**Goal**
Give the data again, word for word.

· · · · ·

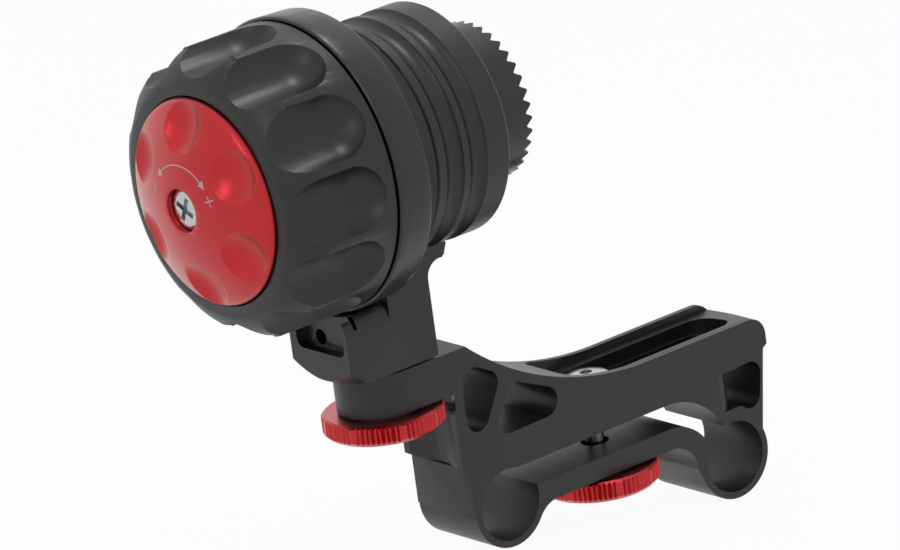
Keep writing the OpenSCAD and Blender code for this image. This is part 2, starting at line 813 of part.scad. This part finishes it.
module friction_disc() {
  color(red) on_axis() difference() {
    union() {
      rotate_extrude($fn = 180) disc_side();
      cylinder_between(disc_back - 1, disc_back + 3, 8.6);
    }
    // dimples
    for (i = [0:dimple_count - 1]) rotate(i * 360 / dimple_count + dimple_turn) dimple();
    // counterbore of the screw, and the nut's seat
    cylinder_between(disc_front - eps, disc_well_floor, cross_d / 2 + 0.25);
    cylinder_between(disc_well_floor - eps, disc_back + 4, shaft_r + slip);
    cylinder_between(disc_back + 0.6, disc_back + 4, 7);
  }
}

// Cylinder from z = start to z = end
module cylinder_between(start, end, r) {
  translate([0, 0, start]) cylinder(h = end - start, r = r);
}

// Ball that cuts one dimple into the dome
module dimple() {
  lean = asin(dimple_track / dome_r);
  reach = sqrt(pow(dome_r, 2) - pow(dimple_d / 2, 2)) + sqrt(pow(dimple_ball_r, 2) - pow(dimple_d / 2, 2));
  translate([0, 0, disc_front + dome_r]) rotate([0, -lean, 0])
    translate([0, 0, -reach]) rotate([90, 0, 0]) sphere(dimple_ball_r, $fn = 96);
}

module disc_screw() {
  arm_w = 1.1;
  color(steel) on_axis() difference() {
    union() {
      cylinder_between(cross_top + 0.5, cross_top + cross_h, cross_d / 2);
      translate([0, 0, cross_top]) cylinder(h = 0.5, r1 = cross_d / 2 - 0.8, r2 = cross_d / 2);
      cylinder_between(cross_top + cross_h, disc_well_floor + 7.5, 1.6);
    }
    for (a = [0, 90]) rotate(a + 25) translate([-2.6, -arm_w / 2, cross_top - eps]) cube([5.2, arm_w, 1.4 + eps]);
  }
}

bracket();
clamp_screw();
clamp_washer();
clamp_nut();
arm_stud();
arm_washer();
arm_nut();
pivot_shim();
housing();
collar();
collar_screws();
collar_grub_screw();
marking_ring();
ring_band();
front_bearing_outer();
front_bearing_inner();
front_bearing_balls();
rear_bearing_outer();
rear_bearing_inner();
rear_bearing_balls();
bearing_spacer();
bearing_circlip();
main_shaft();
drive_pin();
drive_gear();
gear_screw();
handwheel();
friction_pad();
disc_spring();
thrust_washer();
disc_nut();
friction_disc();
disc_screw();
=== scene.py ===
import bmesh
import bpy
import json
import math
from mathutils import Matrix, Vector

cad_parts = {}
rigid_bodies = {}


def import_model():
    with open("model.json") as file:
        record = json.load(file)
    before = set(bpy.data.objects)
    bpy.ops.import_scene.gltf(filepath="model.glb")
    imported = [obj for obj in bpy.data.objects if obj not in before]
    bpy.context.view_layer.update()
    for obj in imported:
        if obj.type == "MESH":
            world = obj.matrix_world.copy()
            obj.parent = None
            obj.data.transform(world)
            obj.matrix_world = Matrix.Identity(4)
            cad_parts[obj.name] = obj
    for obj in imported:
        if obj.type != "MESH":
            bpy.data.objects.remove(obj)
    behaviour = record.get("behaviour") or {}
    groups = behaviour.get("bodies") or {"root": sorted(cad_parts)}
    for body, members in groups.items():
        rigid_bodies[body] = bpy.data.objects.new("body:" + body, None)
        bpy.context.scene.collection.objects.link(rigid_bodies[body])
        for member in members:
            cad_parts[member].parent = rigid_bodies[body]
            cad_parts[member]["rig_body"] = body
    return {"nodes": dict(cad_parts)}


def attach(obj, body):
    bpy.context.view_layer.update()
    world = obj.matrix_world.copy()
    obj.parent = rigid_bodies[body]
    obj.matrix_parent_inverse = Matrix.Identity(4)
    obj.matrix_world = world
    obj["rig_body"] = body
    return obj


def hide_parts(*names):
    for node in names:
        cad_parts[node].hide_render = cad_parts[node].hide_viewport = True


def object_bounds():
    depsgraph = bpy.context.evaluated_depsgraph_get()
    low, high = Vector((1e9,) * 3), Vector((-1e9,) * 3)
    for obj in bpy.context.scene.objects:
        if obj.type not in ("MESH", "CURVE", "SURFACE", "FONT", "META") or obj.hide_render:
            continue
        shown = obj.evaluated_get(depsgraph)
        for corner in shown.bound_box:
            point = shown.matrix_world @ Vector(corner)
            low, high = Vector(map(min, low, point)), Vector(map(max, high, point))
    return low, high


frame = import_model()
cad_low, cad_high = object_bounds()
nodes = frame["nodes"]

MM = 0.001

HEAD_TILT = 9          # degrees, how far arm and head lean to the left
AXIS_HEIGHT = 80.5     # mm, from the left rod's axis to the hand wheel's, in the leaning frame

# Place of the hand wheel's axis: local z runs along it, towards the drive hub
tilted = Matrix.Rotation(-math.radians(HEAD_TILT), 4, "Y")
on_axis = tilted @ Matrix.Translation((0, 0, AXIS_HEIGHT)) @ Matrix.Rotation(math.pi / 2, 4, "Y")


# --- Materials ---

PATCH = 14             # mm, size of the patches in which a finish changes its colour
GRAIN_DEPTH = 0.01     # mm, height of the grain at full bump
LOW, HIGH = 0.3, 0.7   # range of the noise that is spread over a finish's two colours and roughnesses
COAT_ROUGHNESS, COAT_IOR = 0.3, 1.5


def linear(code, alpha=1.0):
    """sRGB hex to a linear colour"""
    values = [int(code[i:i + 2], 16) / 255 for i in (1, 3, 5)]
    return (*[v / 12.92 if v <= 0.04045 else ((v + 0.055) / 1.055) ** 2.4 for v in values], alpha)


def add(tree, kind, links=None, **settings):
    """Adds a node; settings are its properties or sockets, links say which output feeds a socket"""
    node = tree.nodes.new("ShaderNode" + kind)
    for name, value in settings.items():
        if hasattr(node, name):
            setattr(node, name, value)
        else:
            node.inputs[name.replace("_", " ")].default_value = value
    for socket, source in (links or {}).items():
        tree.links.new(source, node.inputs[socket])
    return node


def finish_material(name, colours, metallic, roughness, grain, bump, coat=0.0):
    """A surface whose colour changes a little in patches, with a fine grain in roughness and relief.
    colours are two hex values, roughness its lowest and highest, grain the size of one grain in mm,
    and bump how strongly the grain stands out."""
    material = bpy.data.materials.new(name)
    material.use_nodes = True
    tree = material.node_tree
    shader = tree.nodes["Principled BSDF"]
    shader.inputs["Metallic"].default_value = metallic
    shader.inputs["Coat Weight"].default_value = coat
    shader.inputs["Coat Roughness"].default_value = COAT_ROUGHNESS
    shader.inputs["Coat IOR"].default_value = COAT_IOR
    place = add(tree, "TexCoord").outputs["Object"]
    patches = add(tree, "TexNoise", {"Vector": place}, Scale=1 / (PATCH * MM), Detail=3.0)
    fine = add(tree, "TexNoise", {"Vector": place}, Scale=1 / (grain * MM), Detail=2.0)
    ramp = add(tree, "ValToRGB", {"Fac": patches.outputs["Fac"]})
    for element, position, colour in zip(ramp.color_ramp.elements, (LOW, HIGH), colours):
        element.position = position
        element.color = linear(colour)
    tree.links.new(ramp.outputs["Color"], shader.inputs["Base Color"])
    spread = add(tree, "MapRange", {"Value": fine.outputs["Fac"]},
                 From_Min=LOW, From_Max=HIGH, To_Min=roughness[0], To_Max=roughness[1])
    tree.links.new(spread.outputs["Result"], shader.inputs["Roughness"])
    relief = add(tree, "Bump", {"Height": fine.outputs["Fac"]}, Strength=bump, Distance=GRAIN_DEPTH * MM)
    tree.links.new(relief.outputs["Normal"], shader.inputs["Normal"])
    return material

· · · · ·

**Reply to the task**
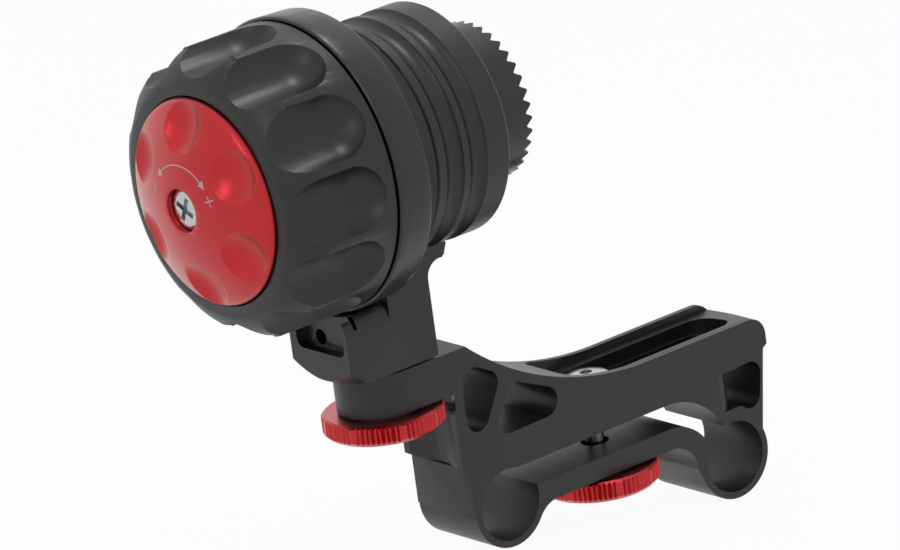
Keep writing the OpenSCAD and Blender code for this image. This is part 2, starting at line 813 of part.scad. This part finishes it.
module friction_disc() {
  color(red) on_axis() difference() {
    union() {
      rotate_extrude($fn = 180) disc_side();
      cylinder_between(disc_back - 1, disc_back + 3, 8.6);
    }
    // dimples
    for (i = [0:dimple_count - 1]) rotate(i * 360 / dimple_count + dimple_turn) dimple();
    // counterbore of the screw, and the nut's seat
    cylinder_between(disc_front - eps, disc_well_floor, cross_d / 2 + 0.25);
    cylinder_between(disc_well_floor - eps, disc_back + 4, shaft_r + slip);
    cylinder_between(disc_back + 0.6, disc_back + 4, 7);
  }
}

// Cylinder from z = start to z = end
module cylinder_between(start, end, r) {
  translate([0, 0, start]) cylinder(h = end - start, r = r);
}

// Ball that cuts one dimple into the dome
module dimple() {
  lean = asin(dimple_track / dome_r);
  reach = sqrt(pow(dome_r, 2) - pow(dimple_d / 2, 2)) + sqrt(pow(dimple_ball_r, 2) - pow(dimple_d / 2, 2));
  translate([0, 0, disc_front + dome_r]) rotate([0, -lean, 0])
    translate([0, 0, -reach]) rotate([90, 0, 0]) sphere(dimple_ball_r, $fn = 96);
}

module disc_screw() {
  arm_w = 1.1;
  color(steel) on_axis() difference() {
    union() {
      cylinder_between(cross_top + 0.5, cross_top + cross_h, cross_d / 2);
      translate([0, 0, cross_top]) cylinder(h = 0.5, r1 = cross_d / 2 - 0.8, r2 = cross_d / 2);
      cylinder_between(cross_top + cross_h, disc_well_floor + 7.5, 1.6);
    }
    for (a = [0, 90]) rotate(a + 25) translate([-2.6, -arm_w / 2, cross_top - eps]) cube([5.2, arm_w, 1.4 + eps]);
  }
}

bracket();
clamp_screw();
clamp_washer();
clamp_nut();
arm_stud();
arm_washer();
arm_nut();
pivot_shim();
housing();
collar();
collar_screws();
collar_grub_screw();
marking_ring();
ring_band();
front_bearing_outer();
front_bearing_inner();
front_bearing_balls();
rear_bearing_outer();
rear_bearing_inner();
rear_bearing_balls();
bearing_spacer();
bearing_circlip();
main_shaft();
drive_pin();
drive_gear();
gear_screw();
handwheel();
friction_pad();
disc_spring();
thrust_washer();
disc_nut();
friction_disc();
disc_screw();
=== scene.py ===
import bmesh
import bpy
import json
import math
from mathutils import Matrix, Vector

cad_parts = {}
rigid_bodies = {}


def import_model():
    with open("model.json") as file:
        record = json.load(file)
    before = set(bpy.data.objects)
    bpy.ops.import_scene.gltf(filepath="model.glb")
    imported = [obj for obj in bpy.data.objects if obj not in before]
    bpy.context.view_layer.update()
    for obj in imported:
        if obj.type == "MESH":
            world = obj.matrix_world.copy()
            obj.parent = None
            obj.data.transform(world)
            obj.matrix_world = Matrix.Identity(4)
            cad_parts[obj.name] = obj
    for obj in imported:
        if obj.type != "MESH":
            bpy.data.objects.remove(obj)
    behaviour = record.get("behaviour") or {}
    groups = behaviour.get("bodies") or {"root": sorted(cad_parts)}
    for body, members in groups.items():
        rigid_bodies[body] = bpy.data.objects.new("body:" + body, None)
        bpy.context.scene.collection.objects.link(rigid_bodies[body])
        for member in members:
            cad_parts[member].parent = rigid_bodies[body]
            cad_parts[member]["rig_body"] = body
    return {"nodes": dict(cad_parts)}


def attach(obj, body):
    bpy.context.view_layer.update()
    world = obj.matrix_world.copy()
    obj.parent = rigid_bodies[body]
    obj.matrix_parent_inverse = Matrix.Identity(4)
    obj.matrix_world = world
    obj["rig_body"] = body
    return obj


def hide_parts(*names):
    for node in names:
        cad_parts[node].hide_render = cad_parts[node].hide_viewport = True


def object_bounds():
    depsgraph = bpy.context.evaluated_depsgraph_get()
    low, high = Vector((1e9,) * 3), Vector((-1e9,) * 3)
    for obj in bpy.context.scene.objects:
        if obj.type not in ("MESH", "CURVE", "SURFACE", "FONT", "META") or obj.hide_render:
            continue
        shown = obj.evaluated_get(depsgraph)
        for corner in shown.bound_box:
            point = shown.matrix_world @ Vector(corner)
            low, high = Vector(map(min, low, point)), Vector(map(max, high, point))
    return low, high


frame = import_model()
cad_low, cad_high = object_bounds()
nodes = frame["nodes"]

MM = 0.001

HEAD_TILT = 9          # degrees, how far arm and head lean to the left
AXIS_HEIGHT = 80.5     # mm, from the left rod's axis to the hand wheel's, in the leaning frame

# Place of the hand wheel's axis: local z runs along it, towards the drive hub
tilted = Matrix.Rotation(-math.radians(HEAD_TILT), 4, "Y")
on_axis = tilted @ Matrix.Translation((0, 0, AXIS_HEIGHT)) @ Matrix.Rotation(math.pi / 2, 4, "Y")


# --- Materials ---

PATCH = 14             # mm, size of the patches in which a finish changes its colour
GRAIN_DEPTH = 0.01     # mm, height of the grain at full bump
LOW, HIGH = 0.3, 0.7   # range of the noise that is spread over a finish's two colours and roughnesses
COAT_ROUGHNESS, COAT_IOR = 0.3, 1.5


def linear(code, alpha=1.0):
    """sRGB hex to a linear colour"""
    values = [int(code[i:i + 2], 16) / 255 for i in (1, 3, 5)]
    return (*[v / 12.92 if v <= 0.04045 else ((v + 0.055) / 1.055) ** 2.4 for v in values], alpha)


def add(tree, kind, links=None, **settings):
    """Adds a node; settings are its properties or sockets, links say which output feeds a socket"""
    node = tree.nodes.new("ShaderNode" + kind)
    for name, value in settings.items():
        if hasattr(node, name):
            setattr(node, name, value)
        else:
            node.inputs[name.replace("_", " ")].default_value = value
    for socket, source in (links or {}).items():
        tree.links.new(source, node.inputs[socket])
    return node


def finish_material(name, colours, metallic, roughness, grain, bump, coat=0.0):
    """A surface whose colour changes a little in patches, with a fine grain in roughness and relief.
    colours are two hex values, roughness its lowest and highest, grain the size of one grain in mm,
    and bump how strongly the grain stands out."""
    material = bpy.data.materials.new(name)
    material.use_nodes = True
    tree = material.node_tree
    shader = tree.nodes["Principled BSDF"]
    shader.inputs["Metallic"].default_value = metallic
    shader.inputs["Coat Weight"].default_value = coat
    shader.inputs["Coat Roughness"].default_value = COAT_ROUGHNESS
    shader.inputs["Coat IOR"].default_value = COAT_IOR
    place = add(tree, "TexCoord").outputs["Object"]
    patches = add(tree, "TexNoise", {"Vector": place}, Scale=1 / (PATCH * MM), Detail=3.0)
    fine = add(tree, "TexNoise", {"Vector": place}, Scale=1 / (grain * MM), Detail=2.0)
    ramp = add(tree, "ValToRGB", {"Fac": patches.outputs["Fac"]})
    for element, position, colour in zip(ramp.color_ramp.elements, (LOW, HIGH), colours):
        element.position = position
        element.color = linear(colour)
    tree.links.new(ramp.outputs["Color"], shader.inputs["Base Color"])
    spread = add(tree, "MapRange", {"Value": fine.outputs["Fac"]},
                 From_Min=LOW, From_Max=HIGH, To_Min=roughness[0], To_Max=roughness[1])
    tree.links.new(spread.outputs["Result"], shader.inputs["Roughness"])
    relief = add(tree, "Bump", {"Height": fine.outputs["Fac"]}, Strength=bump, Distance=GRAIN_DEPTH * MM)
    tree.links.new(relief.outputs["Normal"], shader.inputs["Normal"])
    return material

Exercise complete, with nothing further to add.